-- Start Data excerpt --

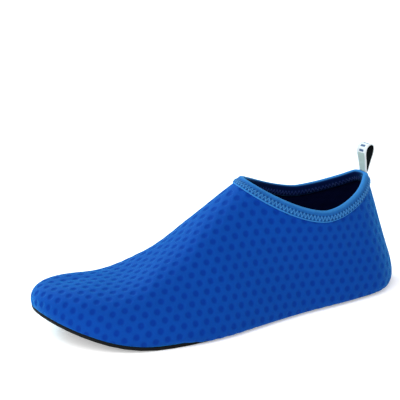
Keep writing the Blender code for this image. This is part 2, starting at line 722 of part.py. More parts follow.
def build_outsole(material, parent):
    """Moulded plate: honeycomb, pads, flex rib and toe lobes underneath, rounded side, plain top."""
    plan = tread_plan()
    points, outlines = [], []
    for _, outline in plan:
        outlines.append(list(range(len(points), len(points) + len(outline))))
        points += [Vector((float(p[0]), float(p[1]))) for p in outline]
    flat, _, faces, origins, _, _ = delaunay_2d_cdt(points, [], outlines, 0, 3e-5, True)
    spots = np.array([np.mean([flat[i] for i in face], axis=0) for face in faces])
    inside = [(kind, lies_in(spots, np.array(outline))) for kind, outline in plan]
    bm = bmesh.new()
    verts = [bm.verts.new((p.x, p.y, 0)) for p in flat]
    groups = {}
    for number, face in enumerate(faces):
        kinds = {kind for kind, within in inside if within[number]}
        if "sole" in kinds:
            groups.setdefault(face_kind(kinds), []).append(bm.faces.new([verts[i] for i in face]))
    place_of = {original: index for index, ids in enumerate(origins) for original in ids}
    rim = [verts[place_of[i]] for i in outlines[0]]
    bm.normal_update()
    depths = {"groove": GROOVE_DEPTH, "ring floor": RING_RECESS, "disc floor": RING_RECESS, "rib bed": RIB_BED_DEPTH}
    for kind, depth in depths.items():
        moved = bmesh.ops.extrude_face_region(bm, geom=groups[kind])
        bmesh.ops.delete(bm, geom=[f for f in groups[kind] if f.is_valid], context="FACES")
        raised = [v for v in moved["geom"] if isinstance(v, bmesh.types.BMVert)]
        bmesh.ops.translate(bm, verts=raised, vec=(0, 0, depth))
    for pad in PADS:
        x, y, radius = pad_place(pad)
        for v in bm.verts:
            distance = hypot(v.co.x - x, v.co.y - y)
            if pad.kind == "dome" and distance < radius + MOAT / 4 and v.co.z < DOME_SINK:
                v.co.z = DOME_SINK * (distance / radius) ** 2
    side = SOLE_EDGE_ROUND
    rings = [rim, edge_ring(bm, side * 0.3, side * 0.3), edge_ring(bm, 0, side)]
    rings += [edge_ring(bm, 0, SOLE_THICKNESS - side / 2), edge_ring(bm, side / 2, SOLE_THICKNESS)]
    rings += [edge_ring(bm, INSOLE_INSET, SOLE_THICKNESS), edge_ring(bm, FLANGE, SOLE_THICKNESS)]
    tread = [v for v in bm.verts if all(v not in ring for ring in rings[1:])]
    for v in tread:
        v.co.z += lift(v.co.x, v.co.y)
    loft(bm, rings)
    close_across(bm, rings[-1])
    bmesh.ops.recalc_face_normals(bm, faces=bm.faces)
    return new_object("outsole", bm, material, parent)


def centre_on_floor(root, objects):
    """Moves the shoe so that the middle of its bounding box's floor lies at the origin."""
    graph = bpy.context.evaluated_depsgraph_get()
    corners = np.vstack([[v.co[:] for v in obj.evaluated_get(graph).to_mesh().vertices] for obj in objects])
    low, high = corners.min(0), corners.max(0)
    root.location = (-(low[0] + high[0]) / 2, -(low[1] + high[1]) / 2, -low[2])


def main():
    for obj in list(bpy.data.objects):
        bpy.data.objects.remove(obj)
    root = bpy.data.objects.new("shoe", None)
    bpy.context.scene.collection.objects.link(root)
    knit = principled("blue stretch knit", (0.007, 0.072, 0.36), 0.75)
    tape = principled("blue elastic tape", (0.055, 0.17, 0.45), 0.7)
    rubber = principled("black rubber", (0.018, 0.018, 0.019), 0.55)
    foam = principled("dark navy foam", (0.003, 0.008, 0.025), 0.9)
    ribbon = principled("pale woven ribbon", (0.62, 0.72, 0.70), 0.6)
    upper, collar = build_upper(knit, root)
    binding = build_binding(tape, root, upper, collar)
    loop = build_loop(ribbon, root, binding, collar[0][0])
    outsole = build_outsole(rubber, root)
    insole = build_insole(foam, root)
    centre_on_floor(root, (upper, binding, loop, outsole, insole))


main()
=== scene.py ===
"""Looks of a left water shoe: dotted stretch knit, bound collar, pull loop, footbed and moulded rubber sole.

Metres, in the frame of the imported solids. The form of last and sole follows the same few sizes and tables
as the solids do; what is new here is the fine surface.
"""

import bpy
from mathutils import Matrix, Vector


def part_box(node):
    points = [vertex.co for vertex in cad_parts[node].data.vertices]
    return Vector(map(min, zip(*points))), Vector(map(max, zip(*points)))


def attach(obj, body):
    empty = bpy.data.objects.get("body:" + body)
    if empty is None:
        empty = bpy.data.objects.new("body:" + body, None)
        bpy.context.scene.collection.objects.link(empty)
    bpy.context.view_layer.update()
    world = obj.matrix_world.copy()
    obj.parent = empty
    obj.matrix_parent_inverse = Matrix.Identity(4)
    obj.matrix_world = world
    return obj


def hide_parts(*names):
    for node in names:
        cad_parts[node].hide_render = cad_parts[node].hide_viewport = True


bl_info = {
    "name": "Water Shoe Looks",
    "version": (1, 0, 0),
    "blender": (4, 5, 0),
    "location": "View3D > Sidebar > Water Shoe",
    "description": "Builds the visible pieces of a left water shoe around its solids, with a plain stage",
    "category": "Object",
}

from collections import namedtuple
from math import cos, pi, radians, sin

import bmesh
import bpy
import numpy as np
from bpy.props import FloatProperty, FloatVectorProperty, PointerProperty
from mathutils import Matrix, Vector
from mathutils.bvhtree import BVHTree

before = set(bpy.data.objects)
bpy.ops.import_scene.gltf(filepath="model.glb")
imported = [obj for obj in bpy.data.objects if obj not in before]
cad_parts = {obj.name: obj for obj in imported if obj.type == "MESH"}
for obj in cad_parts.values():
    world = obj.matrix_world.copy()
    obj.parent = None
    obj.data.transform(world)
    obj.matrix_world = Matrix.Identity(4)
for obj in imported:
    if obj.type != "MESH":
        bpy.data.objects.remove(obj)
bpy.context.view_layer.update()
SOLE_LOW, SOLE_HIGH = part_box("outsole")
LOOP_LOW, LOOP_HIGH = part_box("pull_loop")
BODY = "root"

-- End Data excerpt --

To do: Extract the lines from the line with "upper, collar = build_upper(knit, root)" to the line with "imported = [obj", inclusive, reproducing them exactly and leaving out every other line.

Solved problem:
    upper, collar = build_upper(knit, root)
    binding = build_binding(tape, root, upper, collar)
    loop = build_loop(ribbon, root, binding, collar[0][0])
    outsole = build_outsole(rubber, root)
    insole = build_insole(foam, root)
    centre_on_floor(root, (upper, binding, loop, outsole, insole))


main()
=== scene.py ===
"""Looks of a left water shoe: dotted stretch knit, bound collar, pull loop, footbed and moulded rubber sole.

Metres, in the frame of the imported solids. The form of last and sole follows the same few sizes and tables
as the solids do; what is new here is the fine surface.
"""

import bpy
from mathutils import Matrix, Vector


def part_box(node):
    points = [vertex.co for vertex in cad_parts[node].data.vertices]
    return Vector(map(min, zip(*points))), Vector(map(max, zip(*points)))


def attach(obj, body):
    empty = bpy.data.objects.get("body:" + body)
    if empty is None:
        empty = bpy.data.objects.new("body:" + body, None)
        bpy.context.scene.collection.objects.link(empty)
    bpy.context.view_layer.update()
    world = obj.matrix_world.copy()
    obj.parent = empty
    obj.matrix_parent_inverse = Matrix.Identity(4)
    obj.matrix_world = world
    return obj


def hide_parts(*names):
    for node in names:
        cad_parts[node].hide_render = cad_parts[node].hide_viewport = True


bl_info = {
    "name": "Water Shoe Looks",
    "version": (1, 0, 0),
    "blender": (4, 5, 0),
    "location": "View3D > Sidebar > Water Shoe",
    "description": "Builds the visible pieces of a left water shoe around its solids, with a plain stage",
    "category": "Object",
}

from collections import namedtuple
from math import cos, pi, radians, sin

import bmesh
import bpy
import numpy as np
from bpy.props import FloatProperty, FloatVectorProperty, PointerProperty
from mathutils import Matrix, Vector
from mathutils.bvhtree import BVHTree

before = set(bpy.data.objects)
bpy.ops.import_scene.gltf(filepath="model.glb")
imported = [obj for obj in bpy.data.objects if obj not in before]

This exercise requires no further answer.